§ THE EXERCISE: Of the material below, the lines to be retyped are those from the line containing "buildBody();" through the line containing "point = shown.matrix_world", inclusive; reproduce them exactly.

§ DATA SECTION:
※ ※ ※

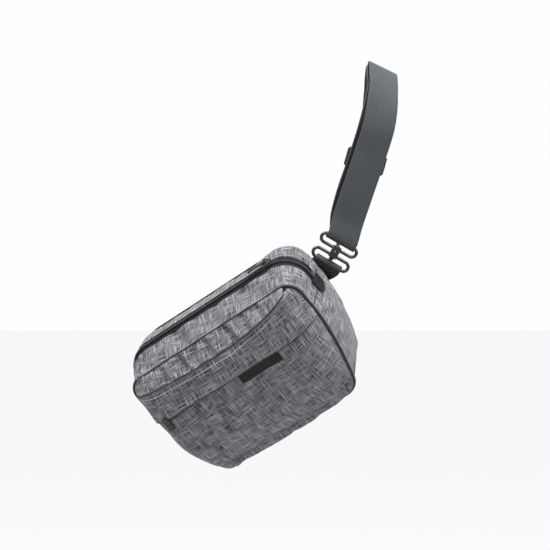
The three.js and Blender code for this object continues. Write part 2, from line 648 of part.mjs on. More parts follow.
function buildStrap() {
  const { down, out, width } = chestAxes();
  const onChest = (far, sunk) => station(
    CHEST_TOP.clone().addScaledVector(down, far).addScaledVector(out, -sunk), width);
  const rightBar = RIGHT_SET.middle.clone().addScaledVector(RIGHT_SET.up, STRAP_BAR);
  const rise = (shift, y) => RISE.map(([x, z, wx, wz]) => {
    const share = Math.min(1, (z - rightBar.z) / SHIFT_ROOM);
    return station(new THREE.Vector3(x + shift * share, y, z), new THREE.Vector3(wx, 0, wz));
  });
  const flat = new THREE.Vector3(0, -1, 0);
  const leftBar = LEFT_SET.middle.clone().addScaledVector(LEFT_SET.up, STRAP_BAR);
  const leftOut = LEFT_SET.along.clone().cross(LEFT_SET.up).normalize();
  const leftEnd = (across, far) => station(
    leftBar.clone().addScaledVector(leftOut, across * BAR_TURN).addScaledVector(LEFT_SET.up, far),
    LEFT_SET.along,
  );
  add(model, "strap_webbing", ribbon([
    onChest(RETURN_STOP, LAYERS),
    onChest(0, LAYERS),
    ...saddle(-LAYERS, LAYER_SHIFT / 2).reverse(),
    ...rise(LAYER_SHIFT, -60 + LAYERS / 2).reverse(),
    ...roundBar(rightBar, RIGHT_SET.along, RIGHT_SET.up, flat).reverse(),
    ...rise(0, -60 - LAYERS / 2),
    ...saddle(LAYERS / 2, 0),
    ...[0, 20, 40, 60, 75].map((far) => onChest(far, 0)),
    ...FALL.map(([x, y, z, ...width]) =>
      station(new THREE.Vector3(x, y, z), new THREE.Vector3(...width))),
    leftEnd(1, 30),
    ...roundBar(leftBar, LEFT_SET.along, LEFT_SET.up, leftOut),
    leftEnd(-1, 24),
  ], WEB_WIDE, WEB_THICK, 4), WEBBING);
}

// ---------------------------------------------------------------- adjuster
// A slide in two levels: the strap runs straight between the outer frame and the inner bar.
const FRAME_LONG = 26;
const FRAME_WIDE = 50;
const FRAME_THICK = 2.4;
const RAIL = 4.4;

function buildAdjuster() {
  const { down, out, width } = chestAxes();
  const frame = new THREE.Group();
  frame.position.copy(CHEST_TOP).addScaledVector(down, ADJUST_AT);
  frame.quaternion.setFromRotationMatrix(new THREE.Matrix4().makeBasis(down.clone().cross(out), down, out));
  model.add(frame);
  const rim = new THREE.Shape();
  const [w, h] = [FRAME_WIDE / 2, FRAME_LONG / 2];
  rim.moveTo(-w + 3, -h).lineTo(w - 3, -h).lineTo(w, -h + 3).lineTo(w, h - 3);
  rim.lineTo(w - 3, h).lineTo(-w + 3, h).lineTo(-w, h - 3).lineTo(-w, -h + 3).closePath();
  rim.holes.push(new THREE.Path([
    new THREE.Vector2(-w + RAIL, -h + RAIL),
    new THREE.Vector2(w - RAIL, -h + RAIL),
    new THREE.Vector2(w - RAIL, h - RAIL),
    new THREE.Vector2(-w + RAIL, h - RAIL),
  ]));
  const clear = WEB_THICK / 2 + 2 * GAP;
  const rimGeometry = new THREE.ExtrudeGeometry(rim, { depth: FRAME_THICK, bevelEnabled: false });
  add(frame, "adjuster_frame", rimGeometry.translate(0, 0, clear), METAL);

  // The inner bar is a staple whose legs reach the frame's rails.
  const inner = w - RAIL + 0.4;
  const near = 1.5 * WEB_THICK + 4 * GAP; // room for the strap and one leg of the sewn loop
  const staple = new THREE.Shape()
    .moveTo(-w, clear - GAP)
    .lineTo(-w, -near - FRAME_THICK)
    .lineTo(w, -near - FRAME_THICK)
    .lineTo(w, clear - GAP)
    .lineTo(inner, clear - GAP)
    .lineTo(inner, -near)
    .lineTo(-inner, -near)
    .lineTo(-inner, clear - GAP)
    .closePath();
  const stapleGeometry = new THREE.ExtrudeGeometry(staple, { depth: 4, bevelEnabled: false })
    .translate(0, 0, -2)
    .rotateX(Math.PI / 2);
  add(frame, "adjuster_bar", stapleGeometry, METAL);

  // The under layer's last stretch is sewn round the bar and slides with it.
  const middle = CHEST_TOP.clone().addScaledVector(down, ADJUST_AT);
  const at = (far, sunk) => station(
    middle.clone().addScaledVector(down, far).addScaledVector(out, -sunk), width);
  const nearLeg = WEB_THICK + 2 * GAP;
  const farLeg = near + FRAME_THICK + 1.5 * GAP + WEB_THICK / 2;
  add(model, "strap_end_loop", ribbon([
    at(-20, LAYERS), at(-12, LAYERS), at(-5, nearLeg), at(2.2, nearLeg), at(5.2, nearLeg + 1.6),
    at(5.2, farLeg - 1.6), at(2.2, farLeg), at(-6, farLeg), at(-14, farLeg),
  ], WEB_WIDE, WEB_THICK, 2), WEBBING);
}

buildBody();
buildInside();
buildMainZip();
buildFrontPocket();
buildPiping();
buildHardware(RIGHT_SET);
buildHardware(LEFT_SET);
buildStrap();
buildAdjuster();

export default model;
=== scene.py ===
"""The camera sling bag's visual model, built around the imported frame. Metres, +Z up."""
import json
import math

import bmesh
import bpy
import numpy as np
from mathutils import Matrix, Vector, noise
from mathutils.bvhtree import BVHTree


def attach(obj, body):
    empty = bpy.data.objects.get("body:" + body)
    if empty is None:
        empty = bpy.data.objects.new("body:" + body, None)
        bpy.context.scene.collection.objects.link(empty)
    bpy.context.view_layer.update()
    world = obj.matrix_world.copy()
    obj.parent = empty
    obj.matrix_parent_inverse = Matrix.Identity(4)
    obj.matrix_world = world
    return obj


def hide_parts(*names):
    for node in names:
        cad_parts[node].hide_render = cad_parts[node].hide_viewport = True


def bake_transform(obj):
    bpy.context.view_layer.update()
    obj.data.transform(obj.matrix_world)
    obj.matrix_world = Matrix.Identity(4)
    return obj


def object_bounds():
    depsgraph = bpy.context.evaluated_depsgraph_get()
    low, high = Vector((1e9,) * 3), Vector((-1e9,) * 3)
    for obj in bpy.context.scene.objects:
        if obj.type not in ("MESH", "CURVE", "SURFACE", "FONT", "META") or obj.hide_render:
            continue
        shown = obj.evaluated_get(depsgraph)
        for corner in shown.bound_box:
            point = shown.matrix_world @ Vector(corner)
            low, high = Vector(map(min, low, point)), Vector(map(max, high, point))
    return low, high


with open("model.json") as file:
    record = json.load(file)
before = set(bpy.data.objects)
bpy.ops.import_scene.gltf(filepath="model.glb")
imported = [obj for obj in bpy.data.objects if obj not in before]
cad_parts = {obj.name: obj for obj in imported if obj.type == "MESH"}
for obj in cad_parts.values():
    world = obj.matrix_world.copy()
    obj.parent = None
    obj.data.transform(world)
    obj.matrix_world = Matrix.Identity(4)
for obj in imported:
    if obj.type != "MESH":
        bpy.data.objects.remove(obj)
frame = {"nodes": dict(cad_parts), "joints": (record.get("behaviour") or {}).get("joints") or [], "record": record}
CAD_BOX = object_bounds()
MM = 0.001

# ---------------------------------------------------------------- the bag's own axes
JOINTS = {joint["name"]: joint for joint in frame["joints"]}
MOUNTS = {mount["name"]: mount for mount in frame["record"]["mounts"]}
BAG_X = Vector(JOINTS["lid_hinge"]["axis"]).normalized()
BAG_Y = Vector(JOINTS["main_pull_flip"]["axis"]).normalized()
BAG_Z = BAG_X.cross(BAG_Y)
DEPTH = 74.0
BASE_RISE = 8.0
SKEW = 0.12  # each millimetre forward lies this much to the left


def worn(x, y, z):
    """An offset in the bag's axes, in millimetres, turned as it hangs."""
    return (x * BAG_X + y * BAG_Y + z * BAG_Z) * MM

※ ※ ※

§ IN RESPONSE:
buildBody();
buildInside();
buildMainZip();
buildFrontPocket();
buildPiping();
buildHardware(RIGHT_SET);
buildHardware(LEFT_SET);
buildStrap();
buildAdjuster();

export default model;
=== scene.py ===
"""The camera sling bag's visual model, built around the imported frame. Metres, +Z up."""
import json
import math

import bmesh
import bpy
import numpy as np
from mathutils import Matrix, Vector, noise
from mathutils.bvhtree import BVHTree


def attach(obj, body):
    empty = bpy.data.objects.get("body:" + body)
    if empty is None:
        empty = bpy.data.objects.new("body:" + body, None)
        bpy.context.scene.collection.objects.link(empty)
    bpy.context.view_layer.update()
    world = obj.matrix_world.copy()
    obj.parent = empty
    obj.matrix_parent_inverse = Matrix.Identity(4)
    obj.matrix_world = world
    return obj


def hide_parts(*names):
    for node in names:
        cad_parts[node].hide_render = cad_parts[node].hide_viewport = True


def bake_transform(obj):
    bpy.context.view_layer.update()
    obj.data.transform(obj.matrix_world)
    obj.matrix_world = Matrix.Identity(4)
    return obj


def object_bounds():
    depsgraph = bpy.context.evaluated_depsgraph_get()
    low, high = Vector((1e9,) * 3), Vector((-1e9,) * 3)
    for obj in bpy.context.scene.objects:
        if obj.type not in ("MESH", "CURVE", "SURFACE", "FONT", "META") or obj.hide_render:
            continue
        shown = obj.evaluated_get(depsgraph)
        for corner in shown.bound_box:
            point = shown.matrix_world @ Vector(corner)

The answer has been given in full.